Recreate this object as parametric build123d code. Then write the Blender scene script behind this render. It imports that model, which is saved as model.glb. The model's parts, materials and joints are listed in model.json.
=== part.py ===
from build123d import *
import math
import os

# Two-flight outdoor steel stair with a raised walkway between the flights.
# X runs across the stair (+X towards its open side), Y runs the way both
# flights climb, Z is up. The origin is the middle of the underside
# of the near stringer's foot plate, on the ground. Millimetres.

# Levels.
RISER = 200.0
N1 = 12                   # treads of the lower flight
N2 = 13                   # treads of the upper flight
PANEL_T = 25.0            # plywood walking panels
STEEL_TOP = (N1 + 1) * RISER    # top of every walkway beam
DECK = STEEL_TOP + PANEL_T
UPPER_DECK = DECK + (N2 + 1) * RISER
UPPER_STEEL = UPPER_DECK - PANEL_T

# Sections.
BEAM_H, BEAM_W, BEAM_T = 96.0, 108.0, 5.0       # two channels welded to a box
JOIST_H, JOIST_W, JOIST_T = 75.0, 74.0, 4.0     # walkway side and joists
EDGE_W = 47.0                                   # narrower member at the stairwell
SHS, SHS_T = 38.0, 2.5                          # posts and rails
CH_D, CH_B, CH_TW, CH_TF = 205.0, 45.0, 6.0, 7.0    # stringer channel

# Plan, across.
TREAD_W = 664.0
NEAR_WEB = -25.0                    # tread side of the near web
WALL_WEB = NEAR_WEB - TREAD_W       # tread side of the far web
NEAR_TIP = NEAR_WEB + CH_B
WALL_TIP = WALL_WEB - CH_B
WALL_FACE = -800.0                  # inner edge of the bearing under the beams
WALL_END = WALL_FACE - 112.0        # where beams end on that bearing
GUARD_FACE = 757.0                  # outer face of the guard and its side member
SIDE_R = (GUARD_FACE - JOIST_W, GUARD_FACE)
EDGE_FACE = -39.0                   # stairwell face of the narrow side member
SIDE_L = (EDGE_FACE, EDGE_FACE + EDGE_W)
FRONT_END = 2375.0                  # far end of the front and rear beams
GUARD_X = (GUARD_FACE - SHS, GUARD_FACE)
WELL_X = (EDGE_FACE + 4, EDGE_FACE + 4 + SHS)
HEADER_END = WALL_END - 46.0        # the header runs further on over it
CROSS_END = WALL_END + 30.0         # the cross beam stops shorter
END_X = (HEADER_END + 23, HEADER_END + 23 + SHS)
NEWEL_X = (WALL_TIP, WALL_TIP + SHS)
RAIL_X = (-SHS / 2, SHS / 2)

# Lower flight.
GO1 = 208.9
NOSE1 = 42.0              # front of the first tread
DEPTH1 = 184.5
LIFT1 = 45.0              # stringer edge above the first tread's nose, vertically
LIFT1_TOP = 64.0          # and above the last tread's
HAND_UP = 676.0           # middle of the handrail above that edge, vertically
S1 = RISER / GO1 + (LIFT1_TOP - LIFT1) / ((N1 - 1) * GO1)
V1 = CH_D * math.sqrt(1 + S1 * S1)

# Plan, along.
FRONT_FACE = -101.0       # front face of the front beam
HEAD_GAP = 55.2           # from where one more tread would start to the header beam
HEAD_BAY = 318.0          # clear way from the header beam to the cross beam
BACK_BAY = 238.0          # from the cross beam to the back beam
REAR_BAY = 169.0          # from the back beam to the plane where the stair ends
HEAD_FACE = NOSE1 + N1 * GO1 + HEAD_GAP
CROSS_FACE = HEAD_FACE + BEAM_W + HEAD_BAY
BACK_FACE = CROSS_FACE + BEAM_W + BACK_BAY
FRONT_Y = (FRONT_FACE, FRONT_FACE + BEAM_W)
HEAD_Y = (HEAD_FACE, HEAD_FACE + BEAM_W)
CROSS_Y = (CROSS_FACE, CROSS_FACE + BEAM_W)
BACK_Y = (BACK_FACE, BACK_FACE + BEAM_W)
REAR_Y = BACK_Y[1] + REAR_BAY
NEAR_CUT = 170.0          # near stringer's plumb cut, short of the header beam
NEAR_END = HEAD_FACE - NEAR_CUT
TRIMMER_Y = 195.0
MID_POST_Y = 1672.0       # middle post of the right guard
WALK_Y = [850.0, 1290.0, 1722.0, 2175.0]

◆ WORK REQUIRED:
Copy out only the lines running from the beginning of the data to the line with "UPPER_STEEL = UPPER_DECK - PANEL_T", both ends included.

◆ RESPONSE TO THE TASK:
Recreate this object as parametric build123d code. Then write the Blender scene script behind this render. It imports that model, which is saved as model.glb. The model's parts, materials and joints are listed in model.json.
=== part.py ===
from build123d import *
import math
import os

# Two-flight outdoor steel stair with a raised walkway between the flights.
# X runs across the stair (+X towards its open side), Y runs the way both
# flights climb, Z is up. The origin is the middle of the underside
# of the near stringer's foot plate, on the ground. Millimetres.

# Levels.
RISER = 200.0
N1 = 12                   # treads of the lower flight
N2 = 13                   # treads of the upper flight
PANEL_T = 25.0            # plywood walking panels
STEEL_TOP = (N1 + 1) * RISER    # top of every walkway beam
DECK = STEEL_TOP + PANEL_T
UPPER_DECK = DECK + (N2 + 1) * RISER
UPPER_STEEL = UPPER_DECK - PANEL_T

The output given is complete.